Chester, Blanca.  “Green Grass, Running Water: theorizing the world of the novel.”  Canadian Literature 161-162 (1999), 44-60.

Fee, Margery and Jane Flick.  “Coyote Pedagogy: knowing where the borders are in Thomas King’s Green Grass, Running Water.”  Canadian Literature 161-162 (1999), 131-140.

King, Thomas.  Green Grass, Running Water.  Toronto: Harper Perennial, 1993.

2 thoughts on “Foxes and Hedgehogs (Unknown Unknowns)

  1. Zara Dada

    Hi Jamie!

    It had been a while for me as well since I had read your blog. Thank you for your concise deconstruction of Coyote. To me, Coyote is this amorphous character that sits on the cusp of enlightenment as he jarringly navigates us – the readers or perhaps the storytellers – through the real and the imaginary, the just and the unjust; situations muddled with seemingly audacious cultural and political symbolism. King weaves Eurocentric colonialism with post–modernism to yield the trickster character of Coyote, “a healer, but also a disruptive semiotic element that resists colonial representations and stories of containment” (Smith 531).
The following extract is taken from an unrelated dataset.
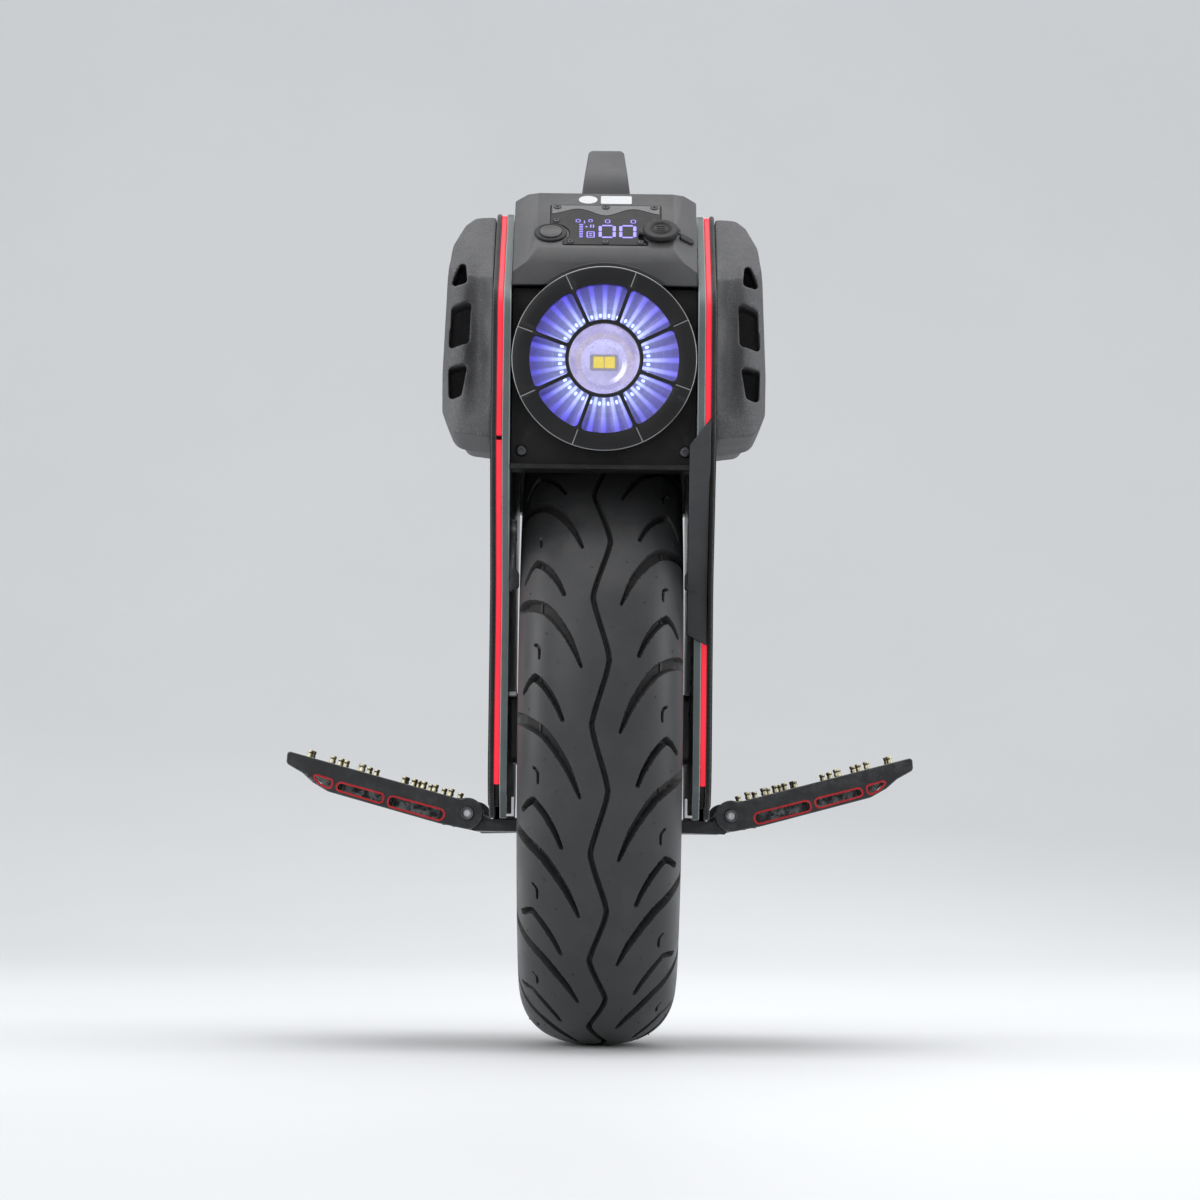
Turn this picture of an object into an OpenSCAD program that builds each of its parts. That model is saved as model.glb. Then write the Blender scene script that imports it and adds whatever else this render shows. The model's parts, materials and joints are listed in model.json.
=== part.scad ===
// Electric unicycle: one driven wheel between two legs, with folding pedals, side pads,
// a box for the batteries over the wheel, a round headlight and a carry handle.
// Ground contact is at the origin, +Z is up and -Y is the front.

/* [Wheel] */
// Outer radius of the tyre
wheel_r = 207; // [190:1:250]
// Width of the tyre at its widest
tyre_w = 103; // [85:1:108]
// Radius of the bead seat on the rim
bead_r = 127; // [116:1:136]
// Thickness of the rubber under the tread
tread_t = 9; // [6:0.5:12]
// Half width of the rim across its bead flanges
rim_half_w = 38; // [34:0.5:42]
// Radius of the axle
axle_r = 10; // [8:0.5:12]
// Outer radius of a wheel bearing
bearing_r = 23.5; // [20:0.5:28]
// Width of a wheel bearing
bearing_w = 14; // [12:0.5:16]
// Number of screws in each motor cover
cover_screw_count = 12; // [6:1:16]

/* [Body] */
// Clear width between the side plates
clear_w = 116; // [114:1:142]
// Depth of the body from its front edge to its back edge
body_d = 380; // [350:5:460]
// Thickness of a side plate
plate_t = 5; // [3:0.5:8]
// Thickness of the light strip and the core behind it
core_t = 3.5; // [2.5:0.5:6]
// Thickness of a side cover
side_cover_t = 3; // [2:0.5:5]
// Gap between the tyre and the wheel arch
arch_gap = 12; // [8:1:20]
// Height of the bottom edge of the legs below the axle
leg_drop = 60; // [50:1:75]
// Wall of the top cover
cover_wall = 2.5; // [2:0.25:4]
// Height of the handle's grip over the deck
grip_h = 53.5; // [45:0.5:80]
// Width of the handle at its foot
handle_foot_w = 36; // [30:1:44]
// Width of the handle at its top
handle_top_w = 22.5; // [18:0.5:28]

/* [Pedals] */
// Length of a pedal from front to back
pedal_l = 210; // [170:5:250]
// Reach of a pedal outwards from its hinge pin
pedal_reach = 121; // [100:1:140]
// Radius of a hinge pin
pin_r = 4; // [3:0.25:5]
// Tilt of a folded-out pedal
pedal_tilt = 15; // [5:1:20]
// Height of the studs over the deck
stud_h = 5; // [3:0.5:6]

/* [Controls] */
// Slope of the control panel
panel_slope = 40; // [35:1:45]
// Radius of the power button
button_r = 7; // [5:0.25:8]
// Travel of the power button
button_travel = 1.2; // [0.8:0.1:1.5]

/* [Hidden] */
$fn = 64;

// Clearances
seat_gap = 0.2;      // between pieces that are screwed together
side_gap = 0.3;      // between the plates and what stands between them
run_gap = 0.05;      // radial, between a shaft and its bore
bolt_gap = 0.1;      // radial, round a screw's shank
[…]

I think your use of the phrase “crossing borders” nicely ties together the many roles of Coyote. Simple, but very meaningful. Bravo!

    I too was intrigued by King’s use of “I” as a character in his story. At first I thought that I was to be a detached listener, observing King himself participate in the story as the reader, as “I”. However, after reading your insights on the character “I”, I think you’ve nailed the essence of the collaborative association between “I” and Coyote. I am to take on the role of “I” and join in on the adventure, “crossing borders” with Coyote, reimagining and healing the myth of the “imaginary Indian”. Bravo again!

    Insightful as always!

    Zara :)

    Smith, Carlton. “Coyote, Contingency, and Community: Thomas King’s Green Grass, Running Water and Postmodern Trickster.” American Indian Quarterly. Berkeley: Summer 1997. (515-535). Print.